What is your advice for proactively managing your career?

Take the time to determine your strengths and weaknesses, and then work hard to leverage your strengths! So often we focus on our weaknesses that we fail in how to leverage our strengths to their maximum extent. When you focus on your strengths, you can then focus on the career path that plays to those strengths. Also, never be scared of change, but embrace it! The phrase I have hated the most in my career is, “We have always done it this way.” Constantly challenge fixed assumptions and make sure that, if you are challenging something, you have a better solution to present. If you keep an open mind and constantly work to find better solutions for entrenched problems, you will find your career will progress in ways that may even surprise you!

Who has been the greatest influence on your career?
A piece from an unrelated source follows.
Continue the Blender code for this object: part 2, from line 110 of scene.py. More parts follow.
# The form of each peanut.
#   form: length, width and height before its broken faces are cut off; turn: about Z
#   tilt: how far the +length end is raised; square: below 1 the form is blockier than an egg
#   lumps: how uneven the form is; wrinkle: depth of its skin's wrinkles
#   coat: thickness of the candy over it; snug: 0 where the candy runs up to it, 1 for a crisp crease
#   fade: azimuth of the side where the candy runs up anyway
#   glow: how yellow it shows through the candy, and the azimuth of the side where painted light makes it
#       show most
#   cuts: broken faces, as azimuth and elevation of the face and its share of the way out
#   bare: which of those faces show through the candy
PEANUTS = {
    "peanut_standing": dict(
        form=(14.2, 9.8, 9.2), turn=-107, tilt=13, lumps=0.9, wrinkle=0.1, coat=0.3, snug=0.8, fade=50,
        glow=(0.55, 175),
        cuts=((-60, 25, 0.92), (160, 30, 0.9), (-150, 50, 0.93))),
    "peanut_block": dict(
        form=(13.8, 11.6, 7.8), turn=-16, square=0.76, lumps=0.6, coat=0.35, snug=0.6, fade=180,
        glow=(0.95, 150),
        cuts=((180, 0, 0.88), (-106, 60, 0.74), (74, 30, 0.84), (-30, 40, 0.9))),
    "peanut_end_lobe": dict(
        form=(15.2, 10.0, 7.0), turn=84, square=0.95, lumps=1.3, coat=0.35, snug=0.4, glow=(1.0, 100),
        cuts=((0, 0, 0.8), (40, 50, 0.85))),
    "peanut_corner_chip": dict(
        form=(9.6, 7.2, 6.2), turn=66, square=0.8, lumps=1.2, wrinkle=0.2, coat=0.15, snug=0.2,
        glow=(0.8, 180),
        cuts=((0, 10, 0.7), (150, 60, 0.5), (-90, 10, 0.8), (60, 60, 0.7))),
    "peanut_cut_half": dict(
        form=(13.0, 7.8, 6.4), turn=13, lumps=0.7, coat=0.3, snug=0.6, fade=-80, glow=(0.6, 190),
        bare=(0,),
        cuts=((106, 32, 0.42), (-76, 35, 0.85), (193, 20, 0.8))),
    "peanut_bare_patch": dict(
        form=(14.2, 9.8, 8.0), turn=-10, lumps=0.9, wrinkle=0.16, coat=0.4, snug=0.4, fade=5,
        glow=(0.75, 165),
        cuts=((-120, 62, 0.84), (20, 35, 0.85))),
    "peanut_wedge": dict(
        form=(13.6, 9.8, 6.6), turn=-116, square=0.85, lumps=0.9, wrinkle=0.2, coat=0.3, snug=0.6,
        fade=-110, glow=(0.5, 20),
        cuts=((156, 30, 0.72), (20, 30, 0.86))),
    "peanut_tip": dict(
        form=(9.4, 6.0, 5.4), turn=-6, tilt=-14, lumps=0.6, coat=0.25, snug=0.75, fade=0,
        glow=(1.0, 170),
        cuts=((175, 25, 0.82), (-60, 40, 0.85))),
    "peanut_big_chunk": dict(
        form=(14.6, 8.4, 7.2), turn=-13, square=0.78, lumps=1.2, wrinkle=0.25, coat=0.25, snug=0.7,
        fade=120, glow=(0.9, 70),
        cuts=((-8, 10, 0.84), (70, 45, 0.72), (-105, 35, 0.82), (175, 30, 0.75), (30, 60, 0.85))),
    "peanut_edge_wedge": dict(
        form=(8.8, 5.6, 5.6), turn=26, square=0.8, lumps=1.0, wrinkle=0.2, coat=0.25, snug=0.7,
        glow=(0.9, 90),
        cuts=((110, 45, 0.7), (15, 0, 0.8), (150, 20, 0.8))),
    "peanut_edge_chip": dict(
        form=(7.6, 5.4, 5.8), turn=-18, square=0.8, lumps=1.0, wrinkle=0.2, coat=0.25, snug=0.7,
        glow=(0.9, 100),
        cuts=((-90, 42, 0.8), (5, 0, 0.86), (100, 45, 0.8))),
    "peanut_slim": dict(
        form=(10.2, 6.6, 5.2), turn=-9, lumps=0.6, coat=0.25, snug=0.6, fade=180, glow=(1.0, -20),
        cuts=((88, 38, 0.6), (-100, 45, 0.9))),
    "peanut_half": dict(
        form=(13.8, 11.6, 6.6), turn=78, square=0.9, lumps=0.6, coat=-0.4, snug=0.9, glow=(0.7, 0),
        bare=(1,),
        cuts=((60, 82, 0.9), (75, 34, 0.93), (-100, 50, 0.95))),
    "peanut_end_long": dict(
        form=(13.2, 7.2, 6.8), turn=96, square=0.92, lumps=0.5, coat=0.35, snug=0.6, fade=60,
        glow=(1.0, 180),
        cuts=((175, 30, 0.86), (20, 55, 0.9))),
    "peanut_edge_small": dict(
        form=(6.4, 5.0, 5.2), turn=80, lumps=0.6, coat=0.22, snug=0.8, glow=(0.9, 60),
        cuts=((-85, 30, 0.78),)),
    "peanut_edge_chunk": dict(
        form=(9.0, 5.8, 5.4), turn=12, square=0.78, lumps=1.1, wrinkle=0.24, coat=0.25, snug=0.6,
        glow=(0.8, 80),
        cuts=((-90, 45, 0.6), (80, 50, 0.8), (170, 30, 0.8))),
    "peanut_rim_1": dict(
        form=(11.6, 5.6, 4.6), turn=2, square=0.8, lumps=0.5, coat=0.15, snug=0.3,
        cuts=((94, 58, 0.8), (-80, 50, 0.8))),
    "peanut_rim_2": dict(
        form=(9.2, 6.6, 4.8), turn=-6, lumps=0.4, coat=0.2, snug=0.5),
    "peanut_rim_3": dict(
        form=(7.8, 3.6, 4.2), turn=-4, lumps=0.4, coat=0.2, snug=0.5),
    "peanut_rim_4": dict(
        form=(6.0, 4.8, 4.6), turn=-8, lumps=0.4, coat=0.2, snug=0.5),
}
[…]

Early in my career I was fortunate to work for an ex-U.S. marine who taught me and my colleagues what real leadership consisted of: a) publicly praise and privately critique; b) support those who are carrying the ball, but step in quickly to take the lead if others are challenged; and c) build solutions that are not just good enough, but are superior. I still think of him and what he would do when I not sure of how to proceed.

What would people be surprised to learn about you?

I am a farm boy. I grew up on a small dairy farm in Southern Ontario. Childhood was a combination of milking cows, bailing hay, showing our Percheron draft horses at the fairs in the fall, and making maple syrup in the spring.